People are migrating in any country, and sometimes they come back as is the case for Germany.

Read your own sources:

What is surprising in our findings is indeed the very high average level of qualifications of the emigrants, but **our analyses show hardly any evidence of a permanent “brain drain” from Germany **[…]

Addition:

Germany’s research and innovation assessed -- (2024)

Germany has managed to reverse its long-standing brain drain of the 2000s and early 2010s, and is now attracting more researchers than it is losing. “Germany is therefore on a favourable trajectory,” the report says.

You'll find a lot more on this across the web.

[–] doodledup@lemmy.world -2 points 3 weeks ago

People are migrating in any country, and sometimes they come back as is the case for Germany.

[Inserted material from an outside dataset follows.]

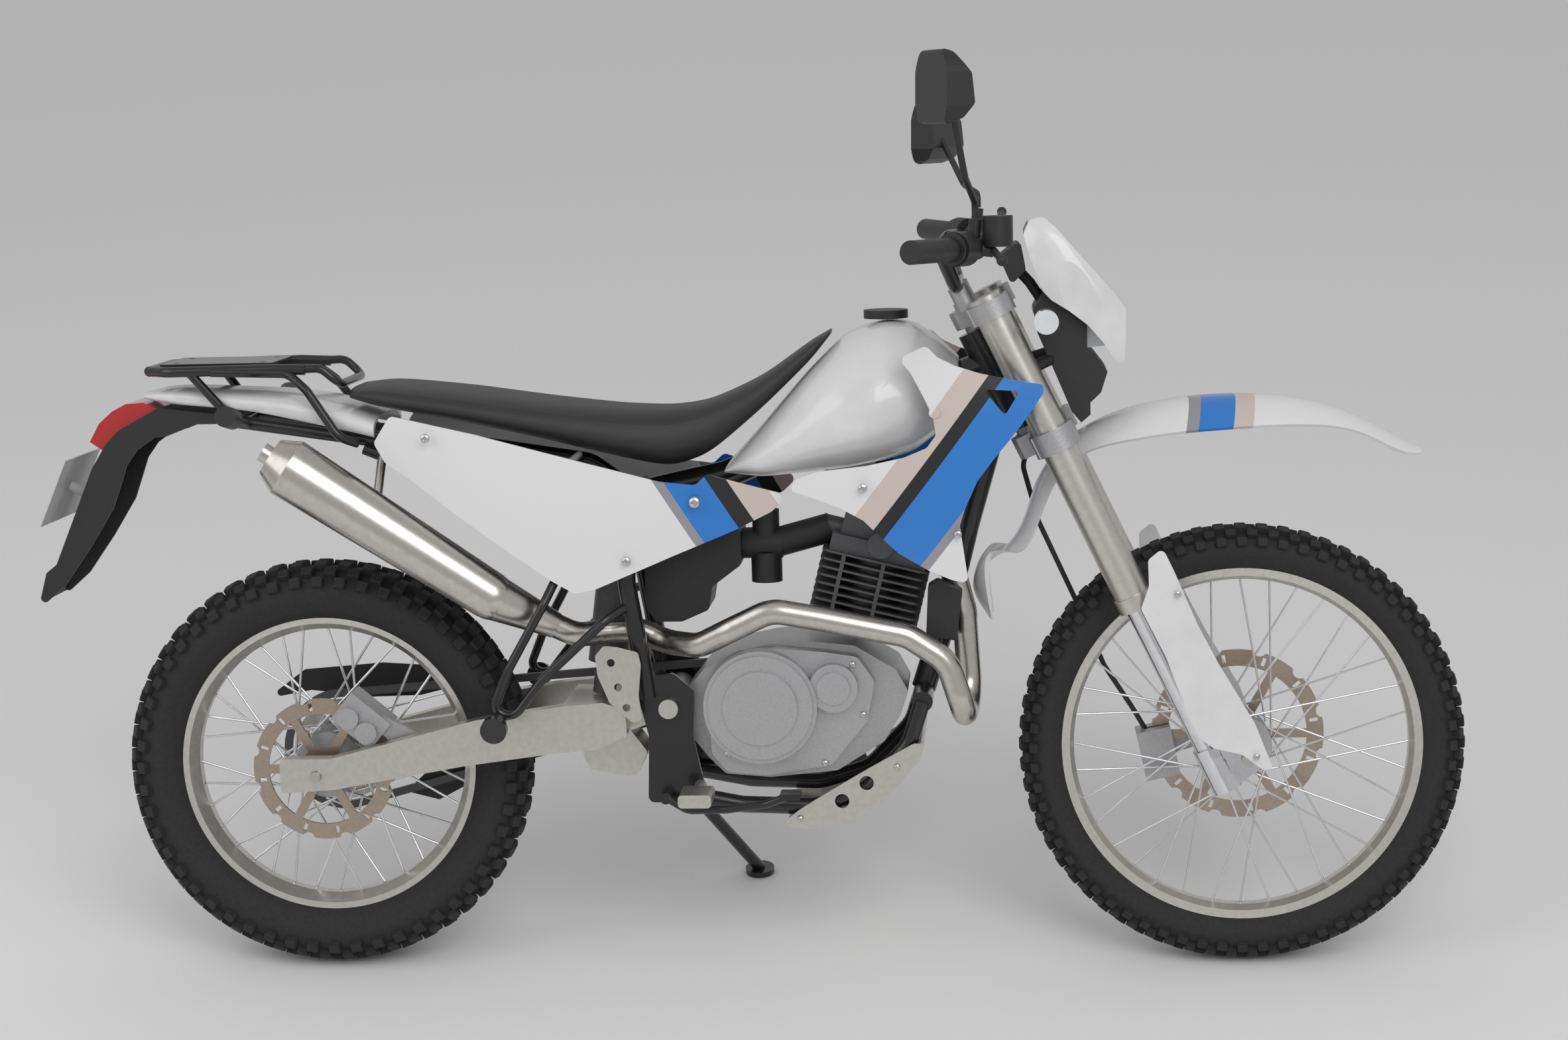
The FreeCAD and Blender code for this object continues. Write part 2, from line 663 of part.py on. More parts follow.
def caliper(centre, angle, disc_y_mid, disc_r, side, bracket_end, seat_y):
    """A caliper straddling its disc, with the bracket that bolts it on."""
    inner = disc_r - 34
    outer = disc_r + 20
    body = Part.makeBox(outer - inner, 54, 78, V(inner, disc_y_mid - 27, -39))
    gap = Part.makeBox(disc_r + 6 - inner + 20, 14, 100, V(inner - 20, disc_y_mid - 7, -50))
    pot = disc_y(disc_r - 14, -18, disc_y_mid, disc_y_mid + side * 36, 17)
    pot2 = disc_y(disc_r - 14, 18, disc_y_mid, disc_y_mid + side * 36, 17)
    whole = joined(body, pot, pot2).cut(gap)
    whole.rotate(V(0, 0, 0), V(0, 1, 0), -angle)
    whole.translate(centre)
    y0, y1 = sorted((disc_y_mid + side * 10, disc_y_mid + side * 20))
    a = math.radians(angle)
    mid = V(centre.x + disc_r * math.cos(a), 0, centre.z + disc_r * math.sin(a))
    way = V(bracket_end.x - mid.x, 0, bracket_end.z - mid.z)
    normal = V(-way.z, 0, way.x).normalize() * 14
    corners = [mid + normal, bracket_end + normal, bracket_end - normal, mid - normal]
    arm = slab([(p.x, p.z) for p in corners], y0, y1, 5)
    s0, s1 = sorted((disc_y_mid + side * 12, side * seat_y))
    inward = bracket_end - V(way).normalize() * 12
    boss = disc_y(inward.x, inward.z, s0, s1, 9)
    return joined(whole, arm, boss)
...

Again, as I already said, quesionable methods: this study is based on interviews with emigrants. But how do you ask emigrants that have already emigrated and don't plan to come back? It doesn't matter anyways. The numbers speak for themselves. It doesn't matter whether they want to return or not, they are gone now.

Germany has managed to reverse its long-standing brain drain of the 2000s and early 2010s, and is now attracting more researchers than it is losing. “Germany is therefore on a favourable trajectory,” the report says.

I did not know we are gaining scientific researchers in particular. This is good. However, this is just researchers. I'm talking about academics in general and emigration of German citizens. High-paying qualified workers. I shared my sources about that from the Statistisches Bundesamt.